Directions:
Extract the listing below in full, unchanged.

Data segment:
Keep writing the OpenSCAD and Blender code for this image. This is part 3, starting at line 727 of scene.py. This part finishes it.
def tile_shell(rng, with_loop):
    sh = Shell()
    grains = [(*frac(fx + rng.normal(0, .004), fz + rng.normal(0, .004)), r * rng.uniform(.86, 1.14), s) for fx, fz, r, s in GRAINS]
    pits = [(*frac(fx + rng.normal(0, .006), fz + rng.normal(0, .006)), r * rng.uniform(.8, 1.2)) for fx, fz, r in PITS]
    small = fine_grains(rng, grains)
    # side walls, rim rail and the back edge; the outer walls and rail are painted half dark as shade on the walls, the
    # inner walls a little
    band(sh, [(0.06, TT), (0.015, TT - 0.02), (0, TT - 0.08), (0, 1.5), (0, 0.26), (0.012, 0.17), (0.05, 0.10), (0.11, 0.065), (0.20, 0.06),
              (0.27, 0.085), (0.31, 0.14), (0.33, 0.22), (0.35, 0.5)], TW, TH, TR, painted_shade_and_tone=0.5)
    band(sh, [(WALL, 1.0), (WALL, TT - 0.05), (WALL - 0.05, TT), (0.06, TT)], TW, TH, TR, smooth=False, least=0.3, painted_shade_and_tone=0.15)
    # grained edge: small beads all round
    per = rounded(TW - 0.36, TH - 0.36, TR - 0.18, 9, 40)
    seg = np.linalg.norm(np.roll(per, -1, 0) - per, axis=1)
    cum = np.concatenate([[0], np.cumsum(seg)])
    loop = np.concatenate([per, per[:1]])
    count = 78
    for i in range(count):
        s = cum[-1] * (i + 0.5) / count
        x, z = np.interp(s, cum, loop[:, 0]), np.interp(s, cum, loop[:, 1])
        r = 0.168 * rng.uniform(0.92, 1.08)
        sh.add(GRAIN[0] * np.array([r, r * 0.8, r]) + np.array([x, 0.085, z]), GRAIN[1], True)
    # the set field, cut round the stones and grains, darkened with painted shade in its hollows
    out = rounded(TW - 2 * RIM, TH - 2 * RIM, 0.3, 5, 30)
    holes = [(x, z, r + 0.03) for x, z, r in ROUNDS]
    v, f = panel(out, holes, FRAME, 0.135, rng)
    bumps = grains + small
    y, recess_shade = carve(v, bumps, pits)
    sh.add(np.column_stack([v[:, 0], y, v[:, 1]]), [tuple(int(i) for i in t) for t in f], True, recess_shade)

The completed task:
Keep writing the OpenSCAD and Blender code for this image. This is part 3, starting at line 727 of scene.py. This part finishes it.
def tile_shell(rng, with_loop):
    sh = Shell()
    grains = [(*frac(fx + rng.normal(0, .004), fz + rng.normal(0, .004)), r * rng.uniform(.86, 1.14), s) for fx, fz, r, s in GRAINS]
    pits = [(*frac(fx + rng.normal(0, .006), fz + rng.normal(0, .006)), r * rng.uniform(.8, 1.2)) for fx, fz, r in PITS]
    small = fine_grains(rng, grains)
    # side walls, rim rail and the back edge; the outer walls and rail are painted half dark as shade on the walls, the
    # inner walls a little
    band(sh, [(0.06, TT), (0.015, TT - 0.02), (0, TT - 0.08), (0, 1.5), (0, 0.26), (0.012, 0.17), (0.05, 0.10), (0.11, 0.065), (0.20, 0.06),
              (0.27, 0.085), (0.31, 0.14), (0.33, 0.22), (0.35, 0.5)], TW, TH, TR, painted_shade_and_tone=0.5)
    band(sh, [(WALL, 1.0), (WALL, TT - 0.05), (WALL - 0.05, TT), (0.06, TT)], TW, TH, TR, smooth=False, least=0.3, painted_shade_and_tone=0.15)
    # grained edge: small beads all round
    per = rounded(TW - 0.36, TH - 0.36, TR - 0.18, 9, 40)
    seg = np.linalg.norm(np.roll(per, -1, 0) - per, axis=1)
    cum = np.concatenate([[0], np.cumsum(seg)])
    loop = np.concatenate([per, per[:1]])
    count = 78
    for i in range(count):
        s = cum[-1] * (i + 0.5) / count
        x, z = np.interp(s, cum, loop[:, 0]), np.interp(s, cum, loop[:, 1])
        r = 0.168 * rng.uniform(0.92, 1.08)
        sh.add(GRAIN[0] * np.array([r, r * 0.8, r]) + np.array([x, 0.085, z]), GRAIN[1], True)
    # the set field, cut round the stones and grains, darkened with painted shade in its hollows
    out = rounded(TW - 2 * RIM, TH - 2 * RIM, 0.3, 5, 30)
    holes = [(x, z, r + 0.03) for x, z, r in ROUNDS]
    v, f = panel(out, holes, FRAME, 0.135, rng)
    bumps = grains + small
    y, recess_shade = carve(v, bumps, pits)
    sh.add(np.column_stack([v[:, 0], y, v[:, 1]]), [tuple(int(i) for i in t) for t in f], True, recess_shade)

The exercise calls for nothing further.